↓↓↓
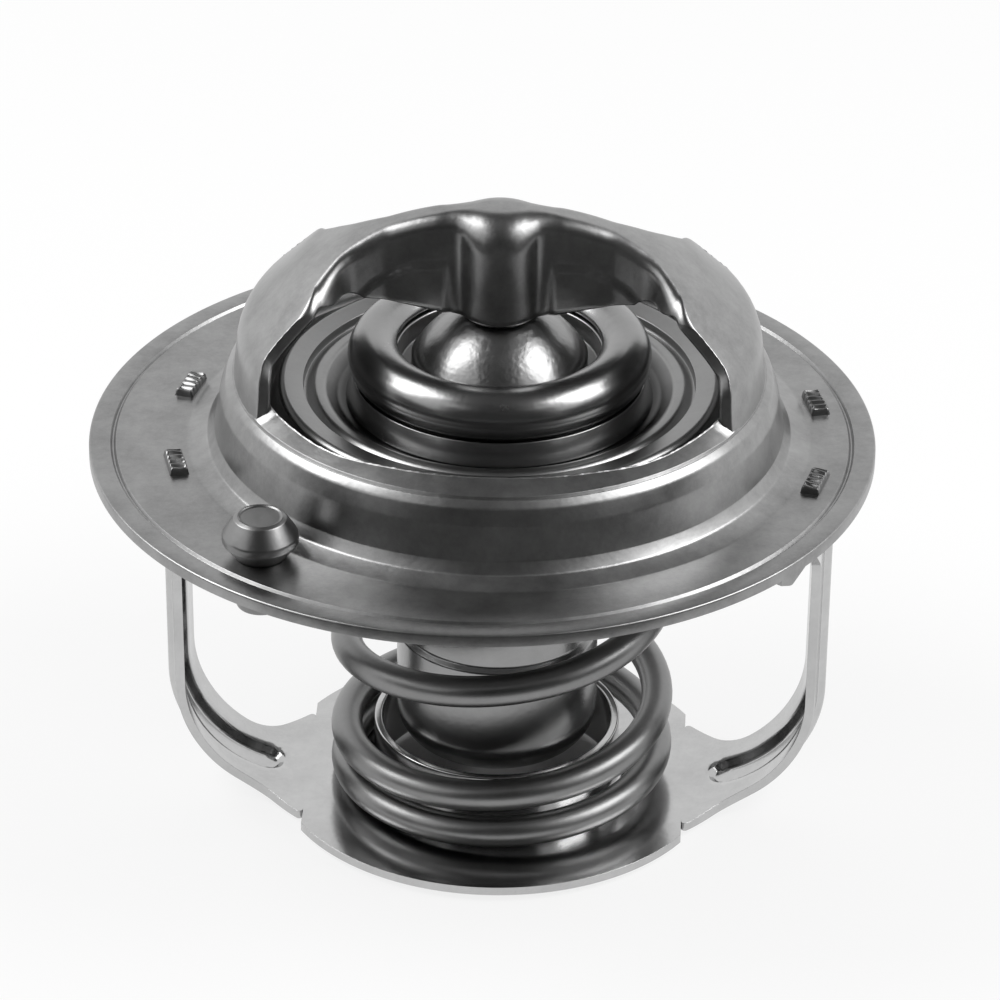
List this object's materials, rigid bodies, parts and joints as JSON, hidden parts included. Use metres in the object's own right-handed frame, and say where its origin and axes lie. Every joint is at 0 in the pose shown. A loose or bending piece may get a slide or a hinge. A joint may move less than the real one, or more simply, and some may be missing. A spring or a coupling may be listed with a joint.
{
  "type": "engine thermostat",
  "caption": "Round flanged coolant valve with a wax element, a bridge over the valve plate, a coil spring and a stirrup below.",
  "frame": {"origin": "centre of the flange rim, on the flange's underside", "axes": "+Z out of the flange towards the bridge, along the rim's axis; +X from the rim centre towards the valve's own axis, which stands 1.1 mm off; +Y towards the back of the picture"},
  "size_m": [0.052, 0.052, 0.044],
  "materials": {
    "flange_steel": "satin pressed sheet",
    "stirrup_steel": "bright rolled strip",
    "plate_steel": "satin pressed sheet",
    "cup_metal": "plated and polished",
    "guide_metal": "turned and plated",
    "piston_steel": "ground",
    "spring_steel": "drawn wire",
    "vent_steel": "headed and tumbled",
    "rubber": "moulded",
    "washer_plastic": "low-friction plastic",
    "wax": "wax with copper powder"
  },
  "bodies": {
    "frame": {"upper_body": "flange_steel", "lower_frame": "stirrup_steel", "piston": "piston_steel", "main_spring": "spring_steel"},
    "valve": {"valve_plate": "plate_steel", "valve_collar": "plate_steel", "wax_cup": "cup_metal", "element_guide": "guide_metal", "guide_seal": "rubber", "rubber_boot": "rubber", "anti_extrusion_washer": "washer_plastic", "wax_charge": "wax"},
    "vent": {"jiggle_pin": "vent_steel", "jiggle_weight": "vent_steel"}
  },
  "joints": [
    {"name": "valve_lift", "type": "slide", "parent": "frame", "child": "valve", "axis": [0, 0, -1], "range_m": [0, 0.008], "stiffness_N_per_m": 5300, "springref_m": -0.006, "deforming": ["main_spring"]},
    {"name": "vent_lift", "type": "slide", "parent": "frame", "child": "vent", "axis": [0, 0, 1], "range_m": [0, 0.00115]}
  ]
}
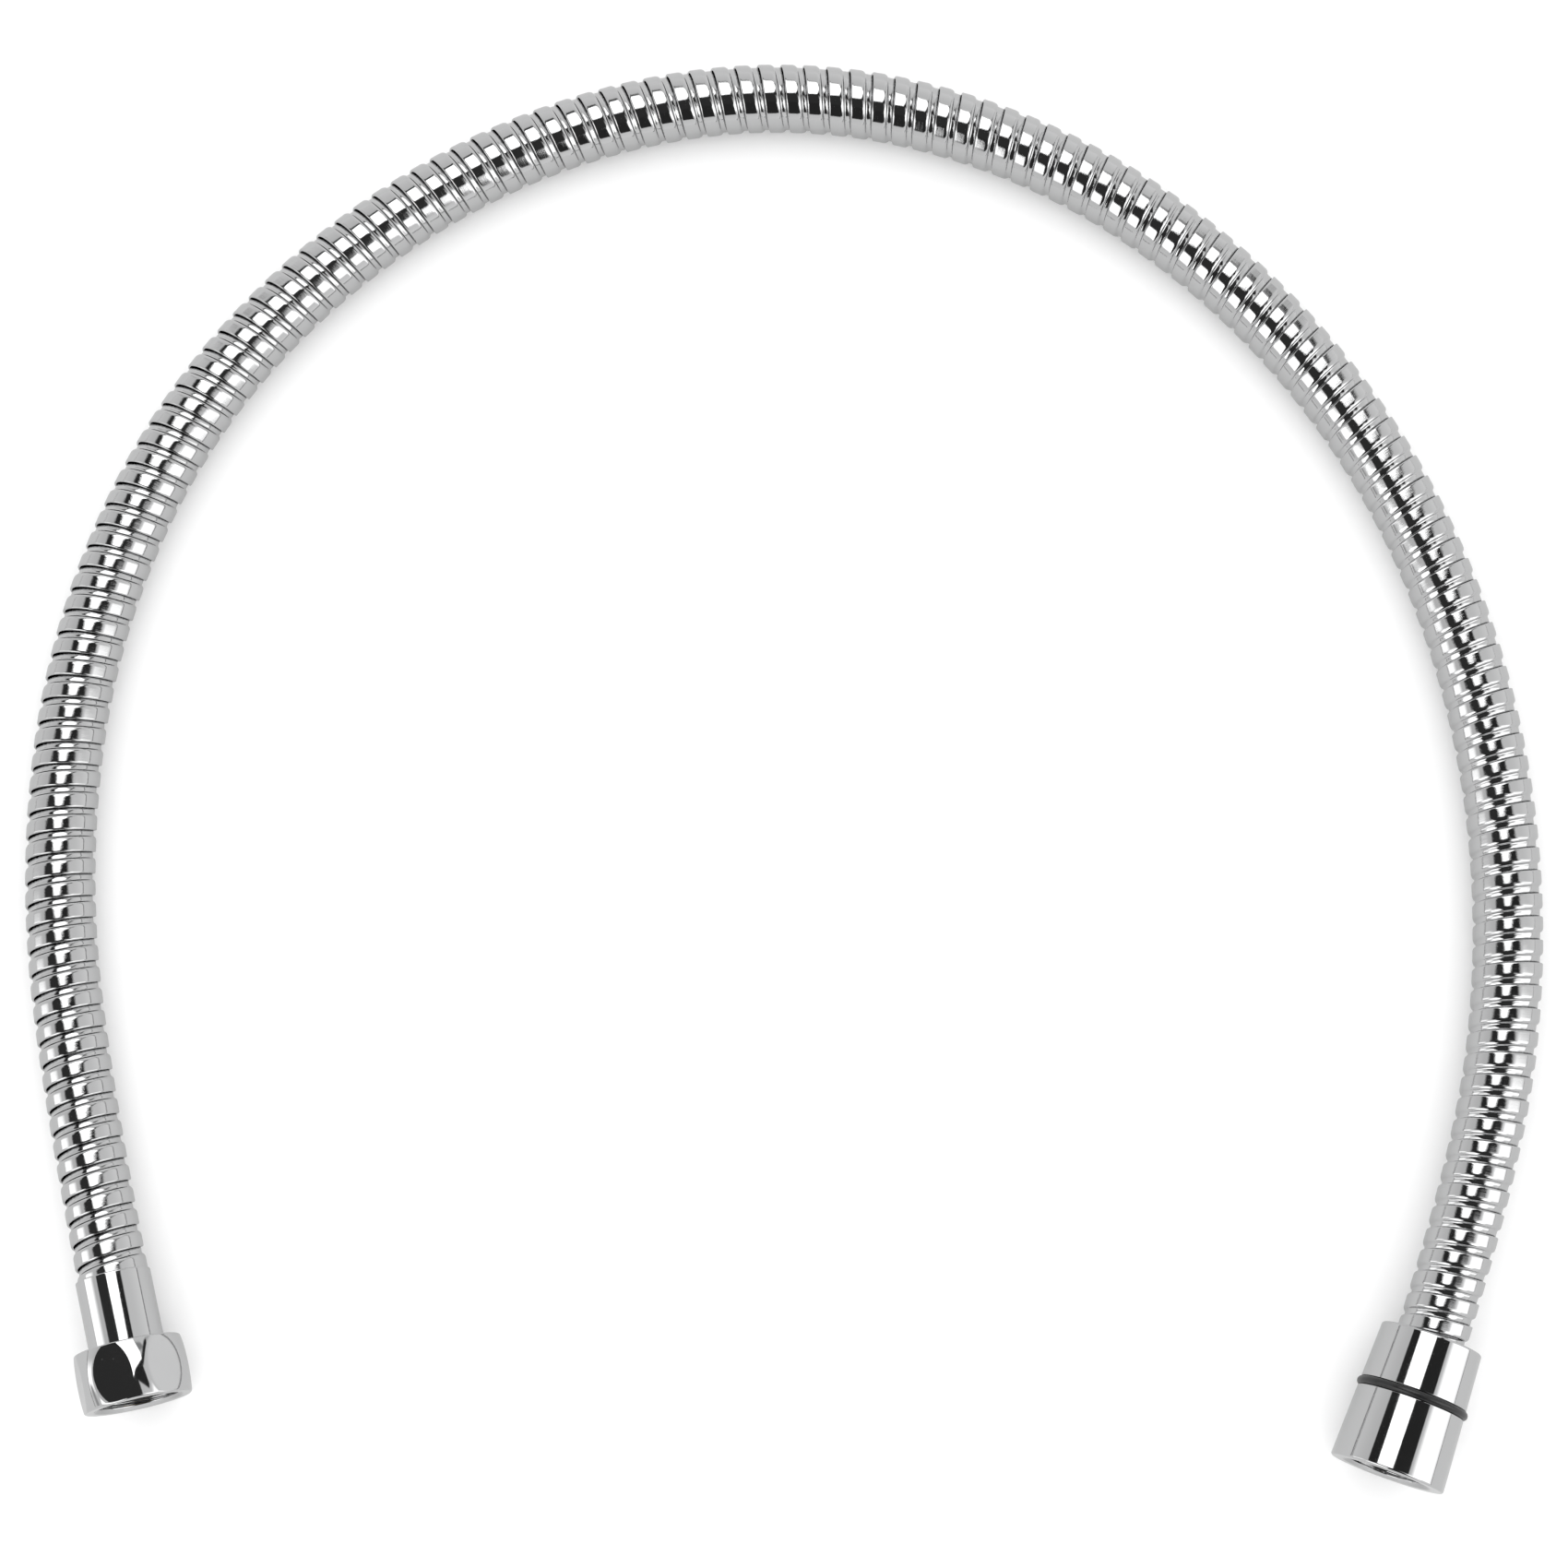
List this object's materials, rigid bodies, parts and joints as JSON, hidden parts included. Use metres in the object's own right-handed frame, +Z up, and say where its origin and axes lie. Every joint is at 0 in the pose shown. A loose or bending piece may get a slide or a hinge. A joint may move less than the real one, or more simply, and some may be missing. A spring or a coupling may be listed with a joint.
{
  "type": "flexible shower hose",
  "caption": "Flexible spiral-armoured chrome shower hose with a hexagonal union nut on one end and a conical union nut with a rubber grip ring on the other.",
  "frame": {"origin": "on the surface the hose lies on, at the middle of the box around the two end fittings", "axes": "+X from the hexagonal fitting towards the conical one, +Y from the fittings towards the top of the hose's arch, +Z up"},
  "size_m": [0.3496, 0.335, 0.0268],
  "materials": {
    "armour_chrome": "polished interlocked steel strip",
    "fitting_chrome": "polished chrome plate",
    "water_tube": "smooth flexible tube",
    "brass": "machined",
    "black_rubber": "satin",
    "nylon": "moulded"
  },
  "bodies": {
    "hose": {"armour": "armour_chrome", "inner_tube": "water_tube", "hex_sleeve": "fitting_chrome", "hex_tail": "brass", "hex_tube_clamp": "brass", "hex_washer": "black_rubber", "cone_sleeve": "fitting_chrome", "cone_tail": "brass", "cone_tube_clamp": "brass", "cone_washer": "black_rubber"},
    "hex_slider": {"hex_slip_ring": "nylon"},
    "hex_nut": {"hex_nut": "fitting_chrome"},
    "cone_slider": {"cone_slip_ring": "nylon"},
    "cone_nut": {"cone_nut": "fitting_chrome", "cone_grip_ring": "black_rubber"}
  },
  "joints": [
    {"name": "hex_nut_slide", "type": "slide", "parent": "hose", "child": "hex_slider", "axis": [-0.2364, 0.9687, -0.0759], "range_m": [0, 0.014]},
    {"name": "hex_nut_turn", "type": "hinge", "parent": "hex_slider", "child": "hex_nut", "pos_m": [-0.14526, 0.00253, 0.0125], "axis": [0.2364, -0.9687, 0.0759], "continuous": true},
    {"name": "cone_nut_slide", "type": "slide", "parent": "hose", "child": "cone_slider", "axis": [0.3489, 0.936, -0.0471], "range_m": [0, 0.014]},
    {"name": "cone_nut_turn", "type": "hinge", "parent": "cone_slider", "child": "cone_nut", "pos_m": [0.14165, -0.00994, 0.01309], "axis": [-0.3489, -0.936, 0.0471], "continuous": true}
  ]
}
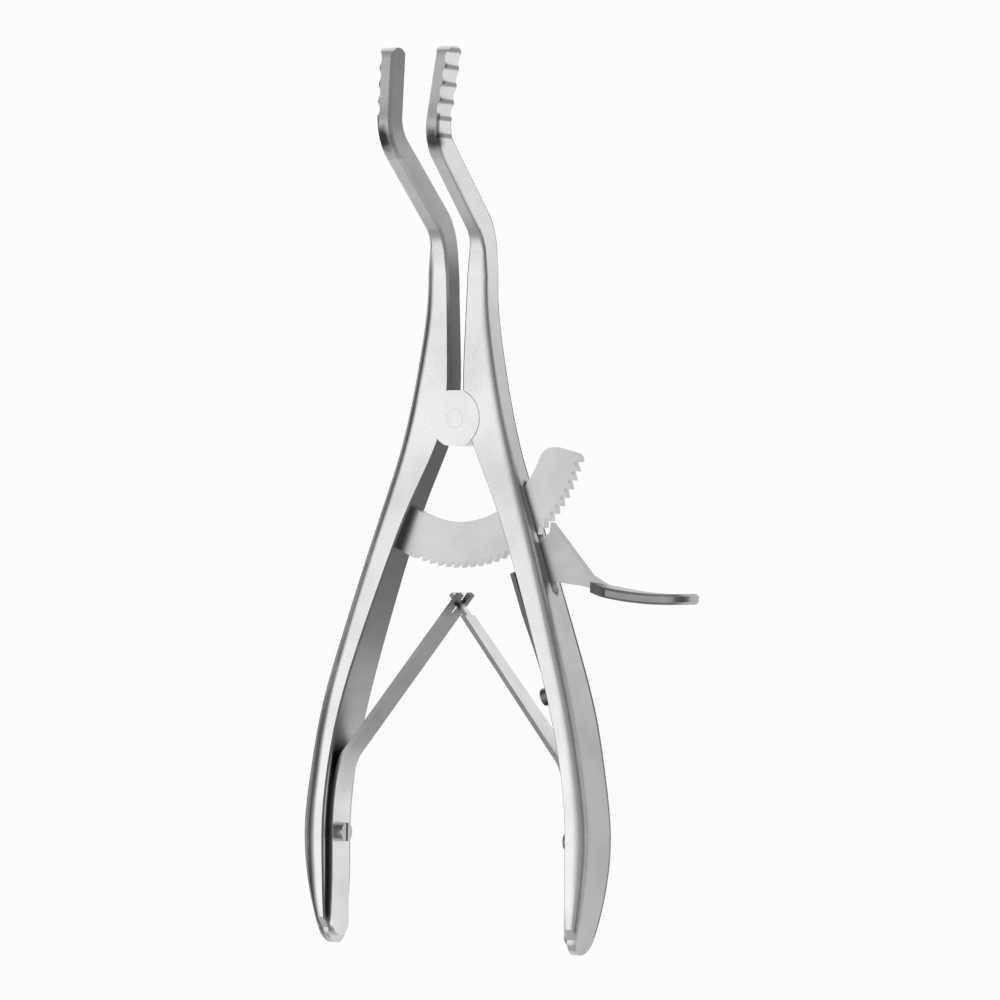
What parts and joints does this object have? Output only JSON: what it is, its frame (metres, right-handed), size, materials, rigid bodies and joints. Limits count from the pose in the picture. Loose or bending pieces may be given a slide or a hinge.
↑↑↑
**Task description**
All the material shown above is to be copied exactly, with no pictures carried over.

**Expected output**
List this object's materials, rigid bodies, parts and joints as JSON, hidden parts included. Use metres in the object's own right-handed frame, and say where its origin and axes lie. Every joint is at 0 in the pose shown. A loose or bending piece may get a slide or a hinge. A joint may move less than the real one, or more simply, and some may be missing. A spring or a coupling may be listed with a joint.
{
  "type": "engine thermostat",
  "caption": "Round flanged coolant valve with a wax element, a bridge over the valve plate, a coil spring and a stirrup below.",
  "frame": {"origin": "centre of the flange rim, on the flange's underside", "axes": "+Z out of the flange towards the bridge, along the rim's axis; +X from the rim centre towards the valve's own axis, which stands 1.1 mm off; +Y towards the back of the picture"},
  "size_m": [0.052, 0.052, 0.044],
  "materials": {
    "flange_steel": "satin pressed sheet",
    "stirrup_steel": "bright rolled strip",
    "plate_steel": "satin pressed sheet",
    "cup_metal": "plated and polished",
    "guide_metal": "turned and plated",
    "piston_steel": "ground",
    "spring_steel": "drawn wire",
    "vent_steel": "headed and tumbled",
    "rubber": "moulded",
    "washer_plastic": "low-friction plastic",
    "wax": "wax with copper powder"
  },
  "bodies": {
    "frame": {"upper_body": "flange_steel", "lower_frame": "stirrup_steel", "piston": "piston_steel", "main_spring": "spring_steel"},
    "valve": {"valve_plate": "plate_steel", "valve_collar": "plate_steel", "wax_cup": "cup_metal", "element_guide": "guide_metal", "guide_seal": "rubber", "rubber_boot": "rubber", "anti_extrusion_washer": "washer_plastic", "wax_charge": "wax"},
    "vent": {"jiggle_pin": "vent_steel", "jiggle_weight": "vent_steel"}
  },
  "joints": [
    {"name": "valve_lift", "type": "slide", "parent": "frame", "child": "valve", "axis": [0, 0, -1], "range_m": [0, 0.008], "stiffness_N_per_m": 5300, "springref_m": -0.006, "deforming": ["main_spring"]},
    {"name": "vent_lift", "type": "slide", "parent": "frame", "child": "vent", "axis": [0, 0, 1], "range_m": [0, 0.00115]}
  ]
}
List this object's materials, rigid bodies, parts and joints as JSON, hidden parts included. Use metres in the object's own right-handed frame, +Z up, and say where its origin and axes lie. Every joint is at 0 in the pose shown. A loose or bending piece may get a slide or a hinge. A joint may move less than the real one, or more simply, and some may be missing. A spring or a coupling may be listed with a joint.
{
  "type": "flexible shower hose",
  "caption": "Flexible spiral-armoured chrome shower hose with a hexagonal union nut on one end and a conical union nut with a rubber grip ring on the other.",
  "frame": {"origin": "on the surface the hose lies on, at the middle of the box around the two end fittings", "axes": "+X from the hexagonal fitting towards the conical one, +Y from the fittings towards the top of the hose's arch, +Z up"},
  "size_m": [0.3496, 0.335, 0.0268],
  "materials": {
    "armour_chrome": "polished interlocked steel strip",
    "fitting_chrome": "polished chrome plate",
    "water_tube": "smooth flexible tube",
    "brass": "machined",
    "black_rubber": "satin",
    "nylon": "moulded"
  },
  "bodies": {
    "hose": {"armour": "armour_chrome", "inner_tube": "water_tube", "hex_sleeve": "fitting_chrome", "hex_tail": "brass", "hex_tube_clamp": "brass", "hex_washer": "black_rubber", "cone_sleeve": "fitting_chrome", "cone_tail": "brass", "cone_tube_clamp": "brass", "cone_washer": "black_rubber"},
    "hex_slider": {"hex_slip_ring": "nylon"},
    "hex_nut": {"hex_nut": "fitting_chrome"},
    "cone_slider": {"cone_slip_ring": "nylon"},
    "cone_nut": {"cone_nut": "fitting_chrome", "cone_grip_ring": "black_rubber"}
  },
  "joints": [
    {"name": "hex_nut_slide", "type": "slide", "parent": "hose", "child": "hex_slider", "axis": [-0.2364, 0.9687, -0.0759], "range_m": [0, 0.014]},
    {"name": "hex_nut_turn", "type": "hinge", "parent": "hex_slider", "child": "hex_nut", "pos_m": [-0.14526, 0.00253, 0.0125], "axis": [0.2364, -0.9687, 0.0759], "continuous": true},
    {"name": "cone_nut_slide", "type": "slide", "parent": "hose", "child": "cone_slider", "axis": [0.3489, 0.936, -0.0471], "range_m": [0, 0.014]},
    {"name": "cone_nut_turn", "type": "hinge", "parent": "cone_slider", "child": "cone_nut", "pos_m": [0.14165, -0.00994, 0.01309], "axis": [-0.3489, -0.936, 0.0471], "continuous": true}
  ]
}
What parts and joints does this object have? Output only JSON: what it is, its frame (metres, right-handed), size, materials, rigid bodies and joints. Limits count from the pose in the picture. Loose or bending pieces may be given a slide or a hinge.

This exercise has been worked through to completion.